= SUPPLIED MATERIAL =
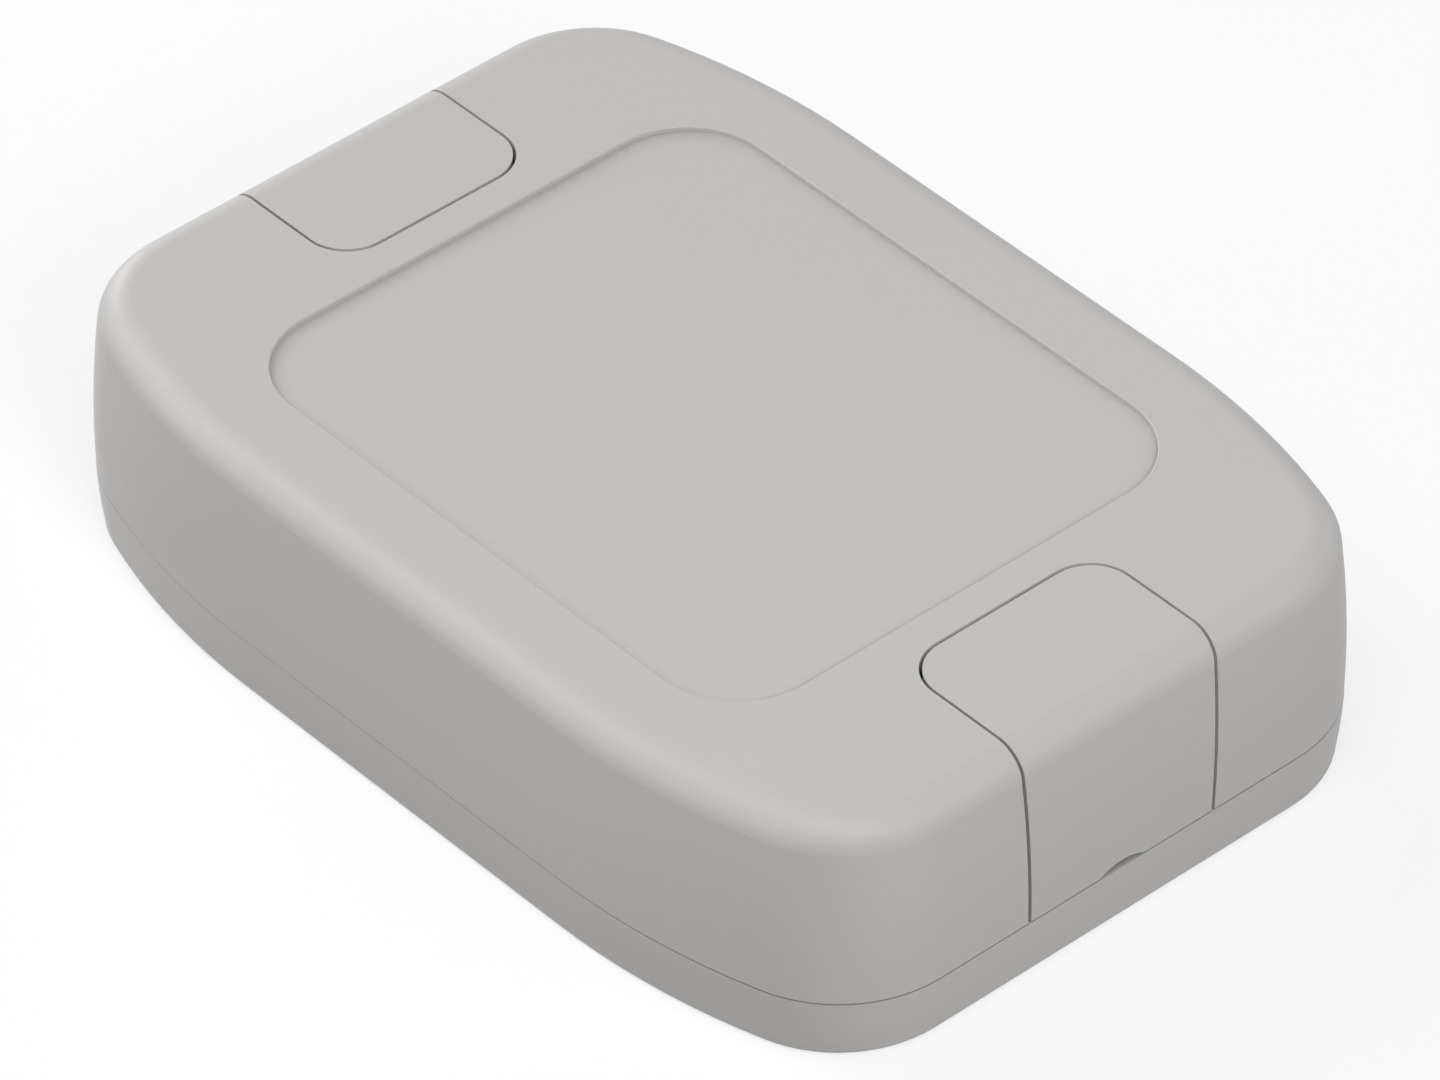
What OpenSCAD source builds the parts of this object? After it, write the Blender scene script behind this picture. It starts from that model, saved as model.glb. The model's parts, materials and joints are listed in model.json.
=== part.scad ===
// Electronics enclosure: a two-part moulded case with a label recess and two
// pull-off end covers. X runs along the case, Y across it, Z up from the underside.

/* [Overall size] */
// Length over the two end walls
case_l = 150; // [125:1:220]
// Width over the two long sides
case_w = 105.4; // [88:0.2:160]
// Height from the underside to the top face
case_h = 35.8; // [30:0.2:60]
// Height of the parting line above the underside
base_h = 9; // [8:0.1:14]

/* [Plan shape] */
// Corner radius of the plan, where the case is widest
corner_r = 18.5; // [14:0.1:24]
// Side arc centre to corner centre, along the case
arc_dx = 26.448; // [26.448]
// Side arc centre to corner centre, across the case (the two give a round 85.84)
arc_dy = 81.664; // [81.664]

/* [Bowed walls] */
// Radius of the fillet round the top face
top_r = 4.4; // [3:0.2:6]
// Centre of the wall's bow to the fillet's centre, outwards
bow_dx = 151.2; // [151.2]
// Centre of the wall's bow to the fillet's centre, upwards (the two give a round 152.25)
bow_dz = 17.85; // [17.85]
// Radius of the bottom edge
foot_r = 0.8; // [0.4:0.1:1.5]
// Centre of the base's bow to the bottom edge's centre, outwards
foot_dx = 72.15; // [72.15]
// Centre of the base's bow to the bottom edge's centre, downwards (a round 72.89)
foot_dz = 10.36; // [10.36]

/* [Walls and parting line] */
// Wall thickness of both shells
wall = 2.5; // [2:0.1:4]
// Width of the rim where the shells meet
rim_w = 4.4; // [4:0.1:6]
// Height of the rim below and above the parting line
rim_h = 2.4; // [2:0.1:4]
// Height of the shadow groove on the outside of the parting line
shadow_h = 0.35; // [0.2:0.05:0.6]
// Depth of the shadow groove
shadow_d = 0.6; // [0.3:0.1:1]
// Height of the locating lip above the parting line
lip_h = 1.8; // [1:0.1:3]
// Thickness of the locating lip
lip_t = 1.2; // [1:0.1:2]
// Side clearance of the locating lip
lip_gap = 0.2; // [0.1:0.05:0.4]

/* [Seal] */
// Distance of the seal from the outside of the rim
seal_in = 1.4; // [1.2:0.1:2]
// Width of the seal groove
seal_w = 1.4; // [1:0.1:2]
// Depth of the seal groove
seal_h = 1.2; // [0.8:0.1:2]
// Side clearance of the seal in its groove
seal_gap = 0.05; // [0.02:0.01:0.1]

/* [Label recess] */
// Distance from each end wall to the recess
recess_end = 28.2; // [28:0.1:40]
// Distance from each long side to the recess
recess_side = 13.9; // [12:0.1:30]
// Corner radius of the recess
recess_r = 12; // [4:0.5:16]
// Depth of the recess
recess_d = 0.7; // [0.5:0.1:1.2]
// Radius of the rounded edge of the recess
recess_lip = 0.2; // [0.1:0.1:0.4]

/* [End covers] */
// How far each cover reaches in over the top face
cover_reach = 22.8; // [20:0.1:24]
// Half width of a cover at the top face
cover_hw = 15.9; // [14:0.1:18]
// How much narrower each side of a cover is at its lower edge
cover_draft = 0.7; // [0:0.1:1]
// Radius of the cover's inner corners
cover_r = 6; // [3:0.5:8]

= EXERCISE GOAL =
Word for word, reproduce the listing above from its start up to and including the line that has "from the underside.". Give only those lines.

= EXPECTED OUTPUT =
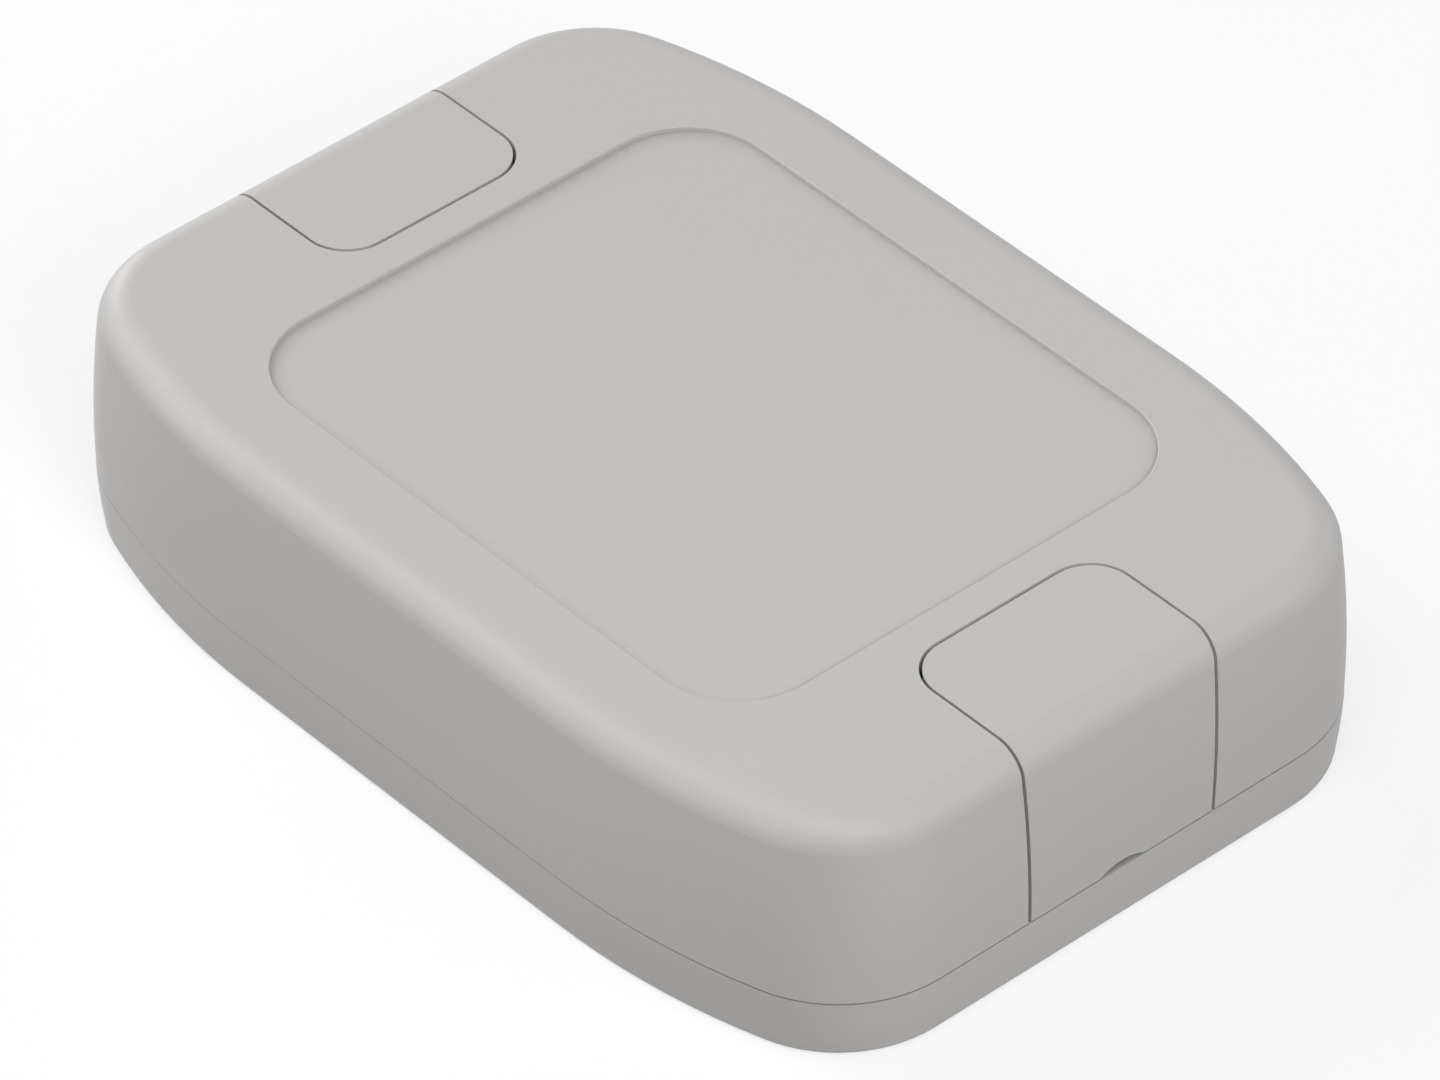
What OpenSCAD source builds the parts of this object? After it, write the Blender scene script behind this picture. It starts from that model, saved as model.glb. The model's parts, materials and joints are listed in model.json.
=== part.scad ===
// Electronics enclosure: a two-part moulded case with a label recess and two
// pull-off end covers. X runs along the case, Y across it, Z up from the underside.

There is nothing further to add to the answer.